The Beatles’ 50th anniversary edition of “The White Album” has reinvigorated the song “Dear Prudence.” Never a single, “Dear Prudence” nonetheless became incredibly popular over the years. Not many people realized John Lennon wrote it on the Beatles’ famed trip to India in 1968. Mia Farrow and her sister, Prudence, joined them. Prudence wound up spending all her time with the Maharishi and was considered anti-social by the Beatles. Just as they were leaving India, Ringo told Prudence John had written a song about her. Prudence forgot all about it until—. This anecdote comes from her memoir, “Dear Prudence: The Story Behind the Song” available on amazon.
“I first heard about the song “Dear Prudence” from a friend who heard it on the radio in August 1968. I had forgotten entirely about George saying they had written the song. I had anxiety about how they might have portrayed me. One by one, I listened as each of the other singles from India, recorded on a self-titled album, came out. Many were very unflattering, such as “The Continuing Story of Bungalow Bill” and “Sexy Sadie.” I remembered John’s ability to peg people and dreaded what he might say about me. I wished with all my heart he had never written the song.
“My mother bought what became widely known as “The White Album” as soon as it was released in the fall of 1968. She introduced it to me in a most odd way. During a family gathering at her apartment, we were playing Killer, a whodunit game. The “killer” kills by winking at you, then you wait fifteen seconds before announcing you have been killed. My mother went around the room, showing the album while playing it on the record player. I listened to “Dear Prudence” with great apprehension. As each line finished, I wiped my brow with relief. As the song ended, I felt immense gratitude that it was not as I had feared. Just then, my mother came over to me, and leaning in, she gently said, “Isn’t it beautiful?” I looked up at her, and she winked.
“I never saw the Beatles again, but Mia kept in touch with them over the years. The Dakota, the New York City co-op John’s family still lives in, is right next to what was my mother’s apartment building. In the early ’80s, just after John was shot, his son Sean came to my daughter’s eighth birthday party. A mutual friend had invited him. A driver dropped off him and his governess. I never met his mother Yoko Ono.
“Sometimes people ask why I never attempted to stay in touch with the Beatles. Having witnessed fame firsthand, I knew the lives of stars could be hectic and unpredictable. They had so many fans and friends vying for their company that I didn’t want to impose on them, so I stayed away. For years I had mixed feelings about listening to the song. There were many rumors and misunderstandings about why they wrote it, and I wanted to keep drama at a distance.

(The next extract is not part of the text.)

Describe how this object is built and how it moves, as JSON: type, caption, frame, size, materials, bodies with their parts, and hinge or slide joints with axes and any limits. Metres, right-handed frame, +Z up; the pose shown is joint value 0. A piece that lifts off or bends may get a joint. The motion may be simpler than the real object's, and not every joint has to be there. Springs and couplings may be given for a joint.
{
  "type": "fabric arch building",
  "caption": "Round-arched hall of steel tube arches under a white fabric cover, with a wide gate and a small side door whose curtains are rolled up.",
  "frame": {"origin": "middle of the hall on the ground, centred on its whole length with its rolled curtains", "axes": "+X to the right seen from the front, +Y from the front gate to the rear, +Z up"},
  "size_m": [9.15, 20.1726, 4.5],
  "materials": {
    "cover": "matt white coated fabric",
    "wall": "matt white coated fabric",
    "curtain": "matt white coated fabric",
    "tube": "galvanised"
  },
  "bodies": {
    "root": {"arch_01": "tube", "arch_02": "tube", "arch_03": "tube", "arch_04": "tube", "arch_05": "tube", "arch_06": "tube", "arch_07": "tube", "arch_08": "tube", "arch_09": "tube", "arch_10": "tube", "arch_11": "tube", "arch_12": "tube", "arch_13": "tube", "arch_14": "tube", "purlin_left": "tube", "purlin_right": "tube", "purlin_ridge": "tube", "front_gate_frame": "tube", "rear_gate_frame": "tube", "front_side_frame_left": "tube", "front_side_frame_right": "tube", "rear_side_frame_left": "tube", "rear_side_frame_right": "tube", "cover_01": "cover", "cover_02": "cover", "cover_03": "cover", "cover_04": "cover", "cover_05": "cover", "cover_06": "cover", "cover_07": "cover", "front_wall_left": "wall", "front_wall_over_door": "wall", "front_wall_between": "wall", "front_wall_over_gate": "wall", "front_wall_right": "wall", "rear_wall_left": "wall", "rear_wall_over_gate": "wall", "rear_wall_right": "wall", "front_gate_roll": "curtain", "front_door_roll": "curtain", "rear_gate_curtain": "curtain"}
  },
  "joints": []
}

“In October 2001, I watched a television special that aired on TNT and WB, a tribute to John Lennon titled Come Together: A Night for John Lennon’s Words and Music. “Dear Prudence” was one of the songs highlighted. As I listened, it occurred to me that of all their music, “Dear Prudence” embodies the spirit of India and, in particular, the 1968 course in Rishikesh. I felt honored and privileged. George was right when he said a consciousness revolution was taking place, and it was beginning with the ’60s generation. The Beatles, their music, and “Dear Prudence” embrace this spirit. It’s the spirit of a generation of people who could no longer seek outside themselves, for they knew the answers are found only within.”